Differences Between Batch Processing and Real-Time Processing
Batch processing and real-time processing are two different data handling methods, differing in processing time, data volume, processing approach, and application scenarios.
- Processing Time: Batch processing handles a group of data or tasks together, based on predetermined times or conditions, while real-time processing responds and handles data immediately, without defined time intervals.
- Data Volume: Batch processing typically handles large volumes of data at once, while real-time processing deals with data as it arrives, often in smaller amounts.
- Processing Approach: Batch processing involves submitting a batch of data to be handled by the computer system, often in an offline, batch manner, while real-time processing handles incoming data immediately, typically in a streaming mode.

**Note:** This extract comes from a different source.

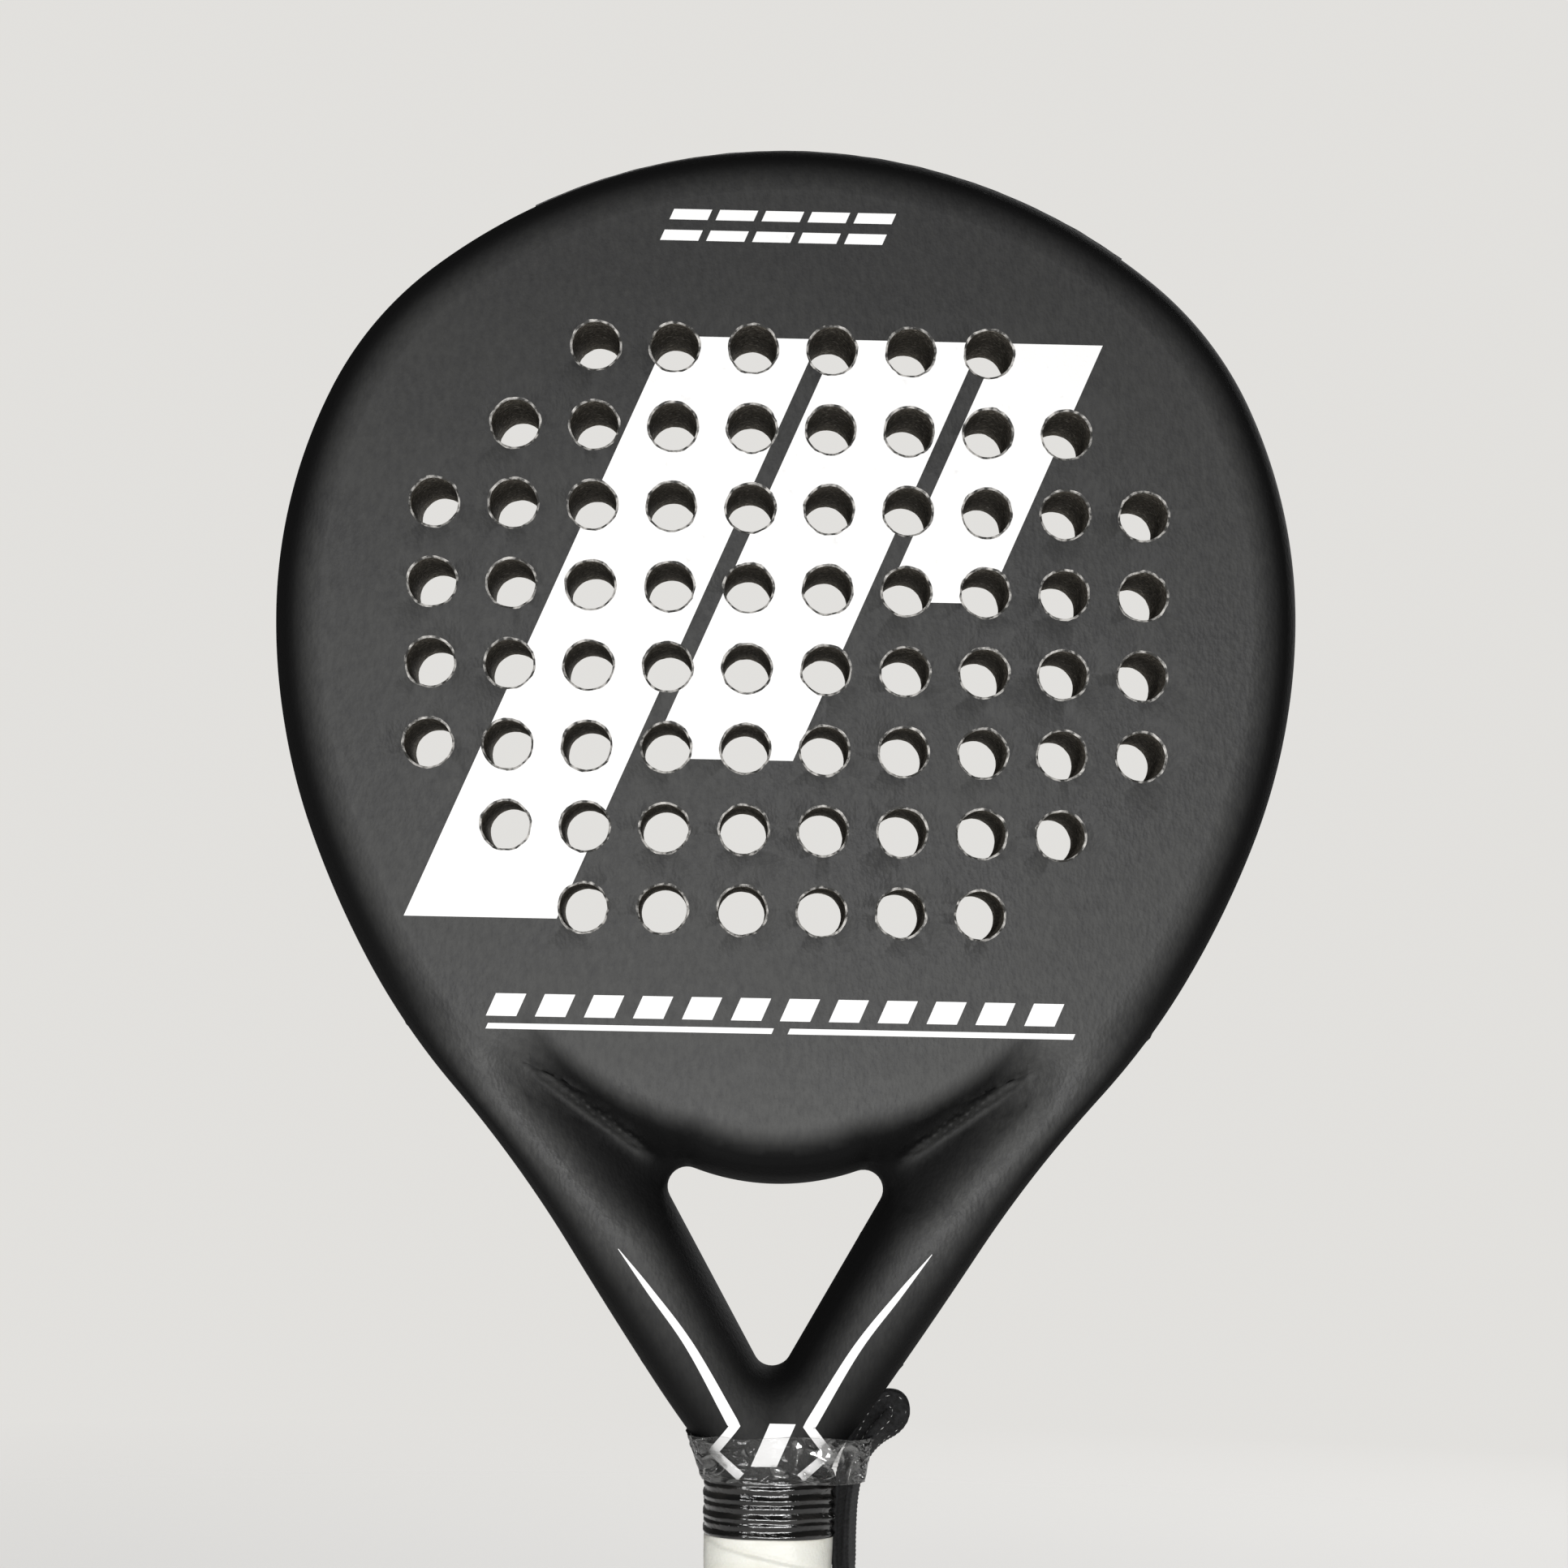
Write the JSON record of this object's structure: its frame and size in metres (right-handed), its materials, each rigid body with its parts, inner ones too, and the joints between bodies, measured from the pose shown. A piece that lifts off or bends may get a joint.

- Application Scenarios: Batch processing is suitable for tasks like bulk calculations, analysis, report generation, and data conversion, like data cleaning, computing metrics, and report generation. Real-time processing, on the other hand, is used for instantaneous analysis, monitoring, and decision-making, such as real-time monitoring, trading systems, and risk management.
- In summary, batch processing suits scenarios requiring the handling of large data volumes, batch computations, and offline tasks, while real-time processing is apt for immediate response tasks, real-time monitoring, and instant decision-making.